JSON records of objects:
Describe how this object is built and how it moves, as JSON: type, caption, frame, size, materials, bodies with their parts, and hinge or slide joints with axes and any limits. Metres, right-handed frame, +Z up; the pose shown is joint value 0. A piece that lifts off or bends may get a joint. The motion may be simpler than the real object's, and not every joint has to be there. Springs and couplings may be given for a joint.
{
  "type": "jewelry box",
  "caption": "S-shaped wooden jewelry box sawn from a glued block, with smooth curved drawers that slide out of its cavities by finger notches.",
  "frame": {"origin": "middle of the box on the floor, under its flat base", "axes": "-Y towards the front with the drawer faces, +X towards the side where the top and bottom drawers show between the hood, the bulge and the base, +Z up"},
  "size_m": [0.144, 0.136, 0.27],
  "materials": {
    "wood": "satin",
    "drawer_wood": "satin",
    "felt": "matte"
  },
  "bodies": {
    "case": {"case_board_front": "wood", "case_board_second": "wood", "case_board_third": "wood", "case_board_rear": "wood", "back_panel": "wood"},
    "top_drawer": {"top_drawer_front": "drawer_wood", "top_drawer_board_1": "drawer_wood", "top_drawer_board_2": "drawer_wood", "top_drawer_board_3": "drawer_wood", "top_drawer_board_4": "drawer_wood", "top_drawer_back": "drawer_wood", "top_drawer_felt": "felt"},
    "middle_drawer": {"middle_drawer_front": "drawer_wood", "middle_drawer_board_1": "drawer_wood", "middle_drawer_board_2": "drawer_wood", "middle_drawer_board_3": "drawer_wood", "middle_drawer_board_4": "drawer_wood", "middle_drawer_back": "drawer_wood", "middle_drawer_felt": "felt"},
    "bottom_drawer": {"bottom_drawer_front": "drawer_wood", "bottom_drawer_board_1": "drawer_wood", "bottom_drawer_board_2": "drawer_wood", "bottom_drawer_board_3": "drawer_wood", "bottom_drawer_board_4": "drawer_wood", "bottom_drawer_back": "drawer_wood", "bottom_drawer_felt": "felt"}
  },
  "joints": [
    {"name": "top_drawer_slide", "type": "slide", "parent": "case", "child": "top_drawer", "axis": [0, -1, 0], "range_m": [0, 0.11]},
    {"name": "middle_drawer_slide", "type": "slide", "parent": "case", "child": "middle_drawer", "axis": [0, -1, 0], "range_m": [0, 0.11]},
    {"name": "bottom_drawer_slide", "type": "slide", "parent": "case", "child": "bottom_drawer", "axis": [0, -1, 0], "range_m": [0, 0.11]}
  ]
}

--

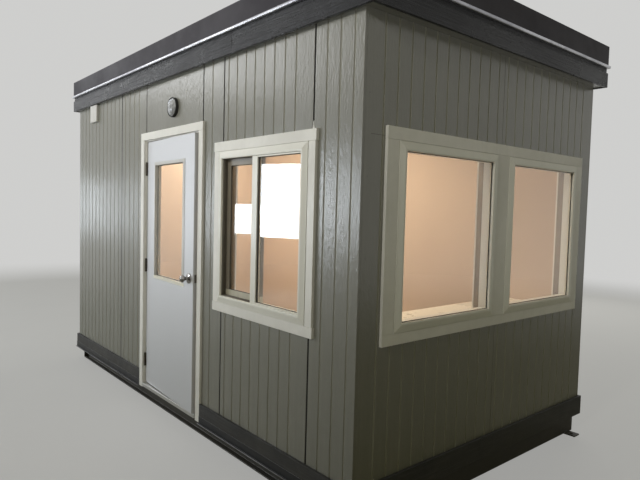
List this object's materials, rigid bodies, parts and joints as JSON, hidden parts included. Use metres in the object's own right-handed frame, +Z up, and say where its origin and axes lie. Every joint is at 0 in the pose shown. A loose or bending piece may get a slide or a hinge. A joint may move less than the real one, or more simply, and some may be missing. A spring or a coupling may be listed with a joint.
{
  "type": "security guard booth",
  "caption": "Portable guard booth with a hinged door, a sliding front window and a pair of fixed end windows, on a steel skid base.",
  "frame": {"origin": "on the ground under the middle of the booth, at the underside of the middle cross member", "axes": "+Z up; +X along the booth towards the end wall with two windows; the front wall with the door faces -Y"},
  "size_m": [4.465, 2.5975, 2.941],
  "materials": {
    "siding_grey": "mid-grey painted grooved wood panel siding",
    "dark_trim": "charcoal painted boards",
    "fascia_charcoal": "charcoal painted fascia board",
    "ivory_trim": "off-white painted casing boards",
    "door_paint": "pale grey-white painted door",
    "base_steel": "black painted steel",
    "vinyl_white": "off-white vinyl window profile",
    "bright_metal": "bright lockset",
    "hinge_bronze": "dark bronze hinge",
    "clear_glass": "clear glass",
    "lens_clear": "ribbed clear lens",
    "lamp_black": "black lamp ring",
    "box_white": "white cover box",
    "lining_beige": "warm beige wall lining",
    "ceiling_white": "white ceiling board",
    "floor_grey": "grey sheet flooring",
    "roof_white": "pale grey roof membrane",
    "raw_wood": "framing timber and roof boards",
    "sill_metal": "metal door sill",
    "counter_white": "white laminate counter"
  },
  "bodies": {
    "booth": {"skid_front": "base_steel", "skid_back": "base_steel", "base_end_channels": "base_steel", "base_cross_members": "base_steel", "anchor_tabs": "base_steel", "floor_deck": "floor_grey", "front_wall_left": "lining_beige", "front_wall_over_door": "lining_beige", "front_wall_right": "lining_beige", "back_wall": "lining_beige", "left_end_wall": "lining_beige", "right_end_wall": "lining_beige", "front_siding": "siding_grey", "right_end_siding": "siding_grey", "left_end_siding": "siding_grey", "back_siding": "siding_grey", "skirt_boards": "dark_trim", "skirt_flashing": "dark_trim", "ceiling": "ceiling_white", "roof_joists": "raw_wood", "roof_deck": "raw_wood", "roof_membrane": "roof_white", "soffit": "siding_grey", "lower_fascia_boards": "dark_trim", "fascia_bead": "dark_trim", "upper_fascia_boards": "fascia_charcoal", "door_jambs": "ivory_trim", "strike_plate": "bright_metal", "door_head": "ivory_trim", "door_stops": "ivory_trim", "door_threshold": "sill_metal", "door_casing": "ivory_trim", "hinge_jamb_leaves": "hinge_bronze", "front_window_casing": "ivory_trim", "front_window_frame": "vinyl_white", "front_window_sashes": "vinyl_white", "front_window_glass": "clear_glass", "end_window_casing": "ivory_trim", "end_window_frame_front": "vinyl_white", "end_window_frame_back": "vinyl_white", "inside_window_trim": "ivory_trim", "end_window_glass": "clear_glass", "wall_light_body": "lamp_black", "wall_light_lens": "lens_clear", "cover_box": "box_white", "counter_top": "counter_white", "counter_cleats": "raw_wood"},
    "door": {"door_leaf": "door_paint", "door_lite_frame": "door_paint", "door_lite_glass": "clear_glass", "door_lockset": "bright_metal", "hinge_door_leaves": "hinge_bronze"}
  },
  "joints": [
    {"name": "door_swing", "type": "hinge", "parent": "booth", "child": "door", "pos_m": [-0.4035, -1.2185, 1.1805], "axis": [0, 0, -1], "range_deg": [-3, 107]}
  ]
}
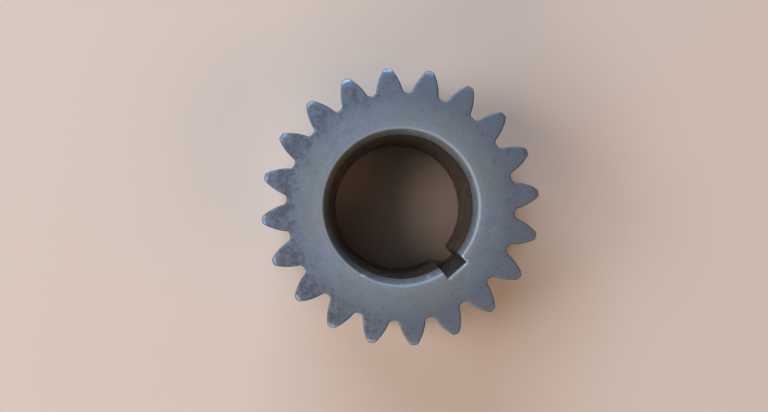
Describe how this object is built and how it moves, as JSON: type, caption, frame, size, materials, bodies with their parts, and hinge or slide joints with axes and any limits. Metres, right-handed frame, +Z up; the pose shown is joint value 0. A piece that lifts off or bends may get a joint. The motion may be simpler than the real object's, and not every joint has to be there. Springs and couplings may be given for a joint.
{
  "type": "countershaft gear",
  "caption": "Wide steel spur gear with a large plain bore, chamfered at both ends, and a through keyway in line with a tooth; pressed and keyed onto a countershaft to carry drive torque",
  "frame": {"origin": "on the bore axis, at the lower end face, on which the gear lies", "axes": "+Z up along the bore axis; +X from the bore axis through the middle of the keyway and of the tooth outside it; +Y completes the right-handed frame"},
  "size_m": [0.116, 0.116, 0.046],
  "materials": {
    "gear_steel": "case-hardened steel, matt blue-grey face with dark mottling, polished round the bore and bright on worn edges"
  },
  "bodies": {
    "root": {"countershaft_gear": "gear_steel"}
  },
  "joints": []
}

## Exercise aim
Scan the material line by line and report each one that contains "where".

## The output
  "frame": {"origin": "middle of the box on the floor, under its flat base", "axes": "-Y towards the front with the drawer faces, +X towards the side where the top and bottom drawers show between the hood, the bulge and the base, +Z up"},
List this object's materials, rigid bodies, parts and joints as JSON, hidden parts included. Use metres in the object's own right-handed frame, +Z up, and say where its origin and axes lie. Every joint is at 0 in the pose shown. A loose or bending piece may get a slide or a hinge. A joint may move less than the real one, or more simply, and some may be missing. A spring or a coupling may be listed with a joint.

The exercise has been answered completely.